— Materials provided —

§

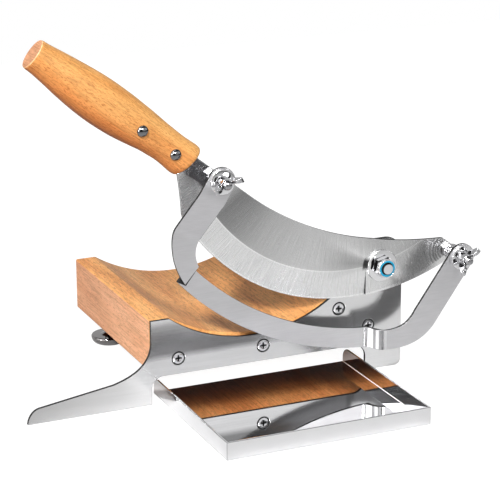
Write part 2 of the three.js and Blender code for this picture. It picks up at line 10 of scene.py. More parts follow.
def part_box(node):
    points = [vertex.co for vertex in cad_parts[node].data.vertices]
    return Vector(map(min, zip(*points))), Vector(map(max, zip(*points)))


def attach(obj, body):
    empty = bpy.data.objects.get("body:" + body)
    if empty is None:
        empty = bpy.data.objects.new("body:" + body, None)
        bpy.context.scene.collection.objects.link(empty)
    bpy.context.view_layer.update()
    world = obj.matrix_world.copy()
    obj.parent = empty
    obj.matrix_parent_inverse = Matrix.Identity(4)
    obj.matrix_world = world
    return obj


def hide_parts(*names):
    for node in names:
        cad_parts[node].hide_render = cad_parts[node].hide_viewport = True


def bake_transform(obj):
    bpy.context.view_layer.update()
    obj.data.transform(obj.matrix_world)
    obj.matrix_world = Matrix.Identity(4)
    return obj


MM = 0.001

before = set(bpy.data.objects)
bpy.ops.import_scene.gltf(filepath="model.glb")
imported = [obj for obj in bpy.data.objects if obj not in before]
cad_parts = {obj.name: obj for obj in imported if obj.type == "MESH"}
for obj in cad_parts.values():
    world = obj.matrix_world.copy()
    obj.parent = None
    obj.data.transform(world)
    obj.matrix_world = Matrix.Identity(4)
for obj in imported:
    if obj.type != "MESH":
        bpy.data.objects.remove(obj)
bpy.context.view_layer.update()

UP_Y = Vector((0, 1, 0))

# ---- driving sizes and places ----
EDGE_CENTRE = Vector((68.4, 0, 182.2)) * MM  # centre of the blade's curved edge, in X and Z
EDGE_RADIUS = 130.7 * MM
BEVEL_CENTRE = Vector((65.8, 0, 181)) * MM  # centre of the line where the bevel starts
BEVEL_RADIUS = 111 * MM
PIVOT_CENTRE = Vector((89.4, 0, 70.2)) * MM
GRIP_FRONT = Vector((-42.2, -23.5, 152.3)) * MM  # middle of the handle's front end
GRIP_ANGLE = math.radians(141.9)
GRIP_AXIS = Vector((math.cos(GRIP_ANGLE), 0, math.sin(GRIP_ANGLE)))
GRIP_ACROSS = Vector((math.sin(GRIP_ANGLE), 0, -math.cos(GRIP_ANGLE)))
GRIP_MIDDLE = GRIP_FRONT.dot(GRIP_ACROSS)
FLAT_NORMAL = 0.985  # a face this close to an axis is one of the tray's flats, and not a fold
FOLD_AREA = 60 * MM * MM
STUD_CENTRE = Vector((136.8, 0, 74.8)) * MM  # right stud, in X and Z
# Places along the handle, and how far it reaches above and below its axis there, in millimetres.
GRIP_WIDTHS = ((0.0, 10.0, 10.0), (0.35, 10.5, 10.5), (1.2, 11.1, 10.8), (3.5, 11.45, 11.0), (8, 11.3, 10.6),
               (12, 11.2, 10.2), (18, 11.5, 9.9), (24, 11.9, 10.2), (30, 12.4, 10.6), (38, 13.1, 11.8),
               (45, 13.5, 12.8), (52, 13.9, 13.6), (66, 14.1, 14.2), (78, 13.6, 13.8), (92, 12.3, 12.4),
               (104, 10.9, 10.7), (113, 9.8, 9.7), (117.4, 9.5, 9.5), (118.2, 9.1, 9.1))
GRIP_DEPTH = 0.8
FRONT_SLANT = 0.22
SLANT_LENGTH = 25
THREAD_PITCH = 0.8 * MM
LAP_TIP = Vector((-48, 0, 78.2)) * MM  # lowest corner of the left arm
LAP_DOWN = Vector((0.789, 0, -0.614))  # away from the arm, across its lower end
LAP_RISE = Vector((0.474, 0, 0.88))
NUT_TURN = math.radians(-15)
CAMERA_PLACE = (-0.45941, -1.05835, 0.44323)
CAMERA_TURN = (72.755, -23.879, -0.213)  # tilt up from straight down, turn about Z, roll, in degrees
CAMERA_LENS = 139.55
CAMERA_SENSOR = 36
FLOOR_HALF = 1.0  # half the pale table's width and depth
FLOOR_DROP = 0.2 * MM  # keeps the table clear of the faces that stand on it
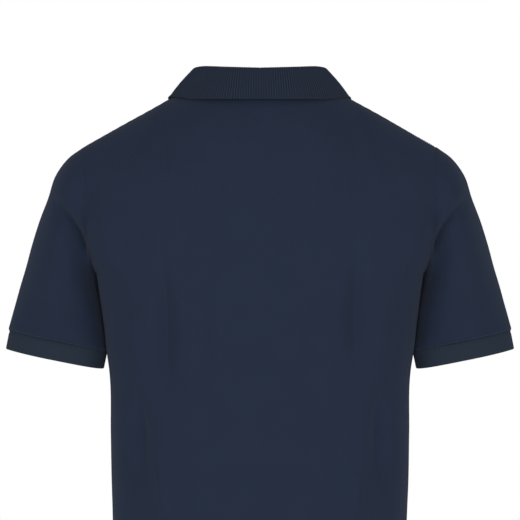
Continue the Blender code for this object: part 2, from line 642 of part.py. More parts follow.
def turned_button(name):
    """A round button with rounded edges and a raised rim, standing on z = 0."""
    rim, dish_z = BUTTON_RIM, BUTTON_THICKNESS - BUTTON_DISH
    profile = [(0.0, 0.0), (BUTTON_RADIUS - rim, 0.0), (BUTTON_RADIUS, rim),
               (BUTTON_RADIUS, BUTTON_THICKNESS - rim), (BUTTON_RADIUS - rim, BUTTON_THICKNESS),
               (BUTTON_RADIUS - 2 * rim, BUTTON_THICKNESS), (BUTTON_RADIUS - 3 * rim, dish_z),
               (0.0, dish_z)]
    work = bmesh.new()
    outline = [work.verts.new((x, 0.0, z)) for x, z in profile]
    for a, b in zip(outline, outline[1:]):
        work.edges.new((a, b))
    bmesh.ops.spin(work, geom=work.verts[:] + work.edges[:], axis=(0, 0, 1), cent=(0, 0, 0),
                   steps=BUTTON_STEPS, angle=2 * math.pi)
    bmesh.ops.remove_doubles(work, verts=work.verts, dist=1e-6)
    bmesh.ops.recalc_face_normals(work, faces=work.faces)
    mesh = bpy.data.meshes.new(name)
    work.to_mesh(mesh)
    work.free()
    mesh.shade_smooth()
    mesh.set_sharp_from_angle(angle=math.radians(SMOOTH_BUTTON))
    return mesh


def build_buttons(look):
    """Buttons seated on the upper band's middle line, square to it."""
    surface, normals = band_surface()
    line = (surface + (SEAM_GAP + CLOTH) * normals)[:, 2]
    for number, z in enumerate(BUTTON_HEIGHTS, start=1):
        under = [Vector((0.0, np.interp(at, line[:, 2], line[:, 1]), at))
                 for at in np.linspace(z - BUTTON_RADIUS, z + BUTTON_RADIUS, BUTTON_STEPS + 1)]
        middle = under[BUTTON_STEPS // 2]
        axis = (under[0] - under[-1]).cross(Vector((1.0, 0.0, 0.0))).normalized()
        seat = max((point - middle).dot(axis) for point in under) + SEAM_GAP
        turn = axis.to_track_quat("Z", "Y").to_matrix().to_4x4()
        button = place(f"button_{number}", turned_button(f"button_{number}"), look)
        button.matrix_world = Matrix.Translation(middle + seat * axis) @ turn
        holes = button.modifiers.new("holes", "BOOLEAN")
        holes.object = drill_for(f"drill_{number}", button.matrix_world.copy())
        holes.operation = "DIFFERENCE"
        holes.solver = "EXACT"


clear_scene()
PIECES = bpy.data.collections.new("polo_shirt")
CUTTERS = bpy.data.collections.new("cutters")
for group in (PIECES, CUTTERS):
    bpy.context.scene.collection.children.link(group)

cloth, facing = panels()
sleeve_grid = sleeve_surface()
sleeve_facing, sleeve_moves = join_armhole(cloth, facing, sleeve_grid)

pique = material("pique", NAVY, 0.90)
build_panels(cloth, facing, pique)
build_sleeves(sleeve_grid, sleeve_facing, sleeve_moves, pique)
rib_knit = material("rib_knit", NAVY_RIB, 0.92)
build_cuffs(rib_knit)
build_collar(cloth, facing, rib_knit)
build_placket(material("placket_pique", NAVY, 0.90))
build_buttons(material("button_plastic", BUTTON_NAVY, 0.35))
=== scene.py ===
"""Navy polo shirt, filled out as when worn, with no wearer, seen from behind.

Metres, +Z up. The front with its placket faces -Y, the back +Y, and the wearer's left is +X.
"""

import math

import bpy
import numpy as np
from mathutils import Matrix, Vector
from mathutils.bvhtree import BVHTree


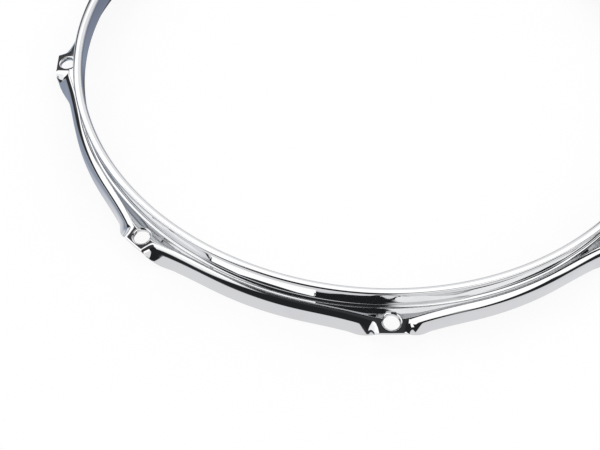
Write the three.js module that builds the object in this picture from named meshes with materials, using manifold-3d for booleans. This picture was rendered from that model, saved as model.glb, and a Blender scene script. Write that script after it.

§

— Task to complete —
Exactly reproduce the lines beginning with the one that contains "clear_scene()" and ending with the last line of the material, both included. Leave out everything else.

— Problem solution —
clear_scene()
PIECES = bpy.data.collections.new("polo_shirt")
CUTTERS = bpy.data.collections.new("cutters")
for group in (PIECES, CUTTERS):
    bpy.context.scene.collection.children.link(group)

cloth, facing = panels()
sleeve_grid = sleeve_surface()
sleeve_facing, sleeve_moves = join_armhole(cloth, facing, sleeve_grid)

pique = material("pique", NAVY, 0.90)
build_panels(cloth, facing, pique)
build_sleeves(sleeve_grid, sleeve_facing, sleeve_moves, pique)
rib_knit = material("rib_knit", NAVY_RIB, 0.92)
build_cuffs(rib_knit)
build_collar(cloth, facing, rib_knit)
build_placket(material("placket_pique", NAVY, 0.90))
build_buttons(material("button_plastic", BUTTON_NAVY, 0.35))
=== scene.py ===
"""Navy polo shirt, filled out as when worn, with no wearer, seen from behind.

Metres, +Z up. The front with its placket faces -Y, the back +Y, and the wearer's left is +X.
"""

import math

import bpy
import numpy as np
from mathutils import Matrix, Vector
from mathutils.bvhtree import BVHTree


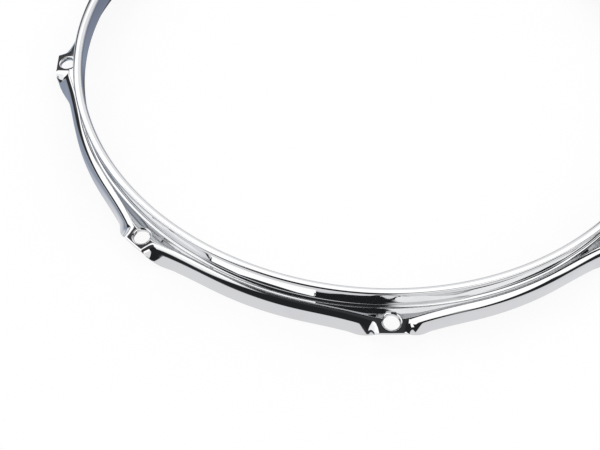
Write the three.js module that builds the object in this picture from named meshes with materials, using manifold-3d for booleans. This picture was rendered from that model, saved as model.glb, and a Blender scene script. Write that script after it.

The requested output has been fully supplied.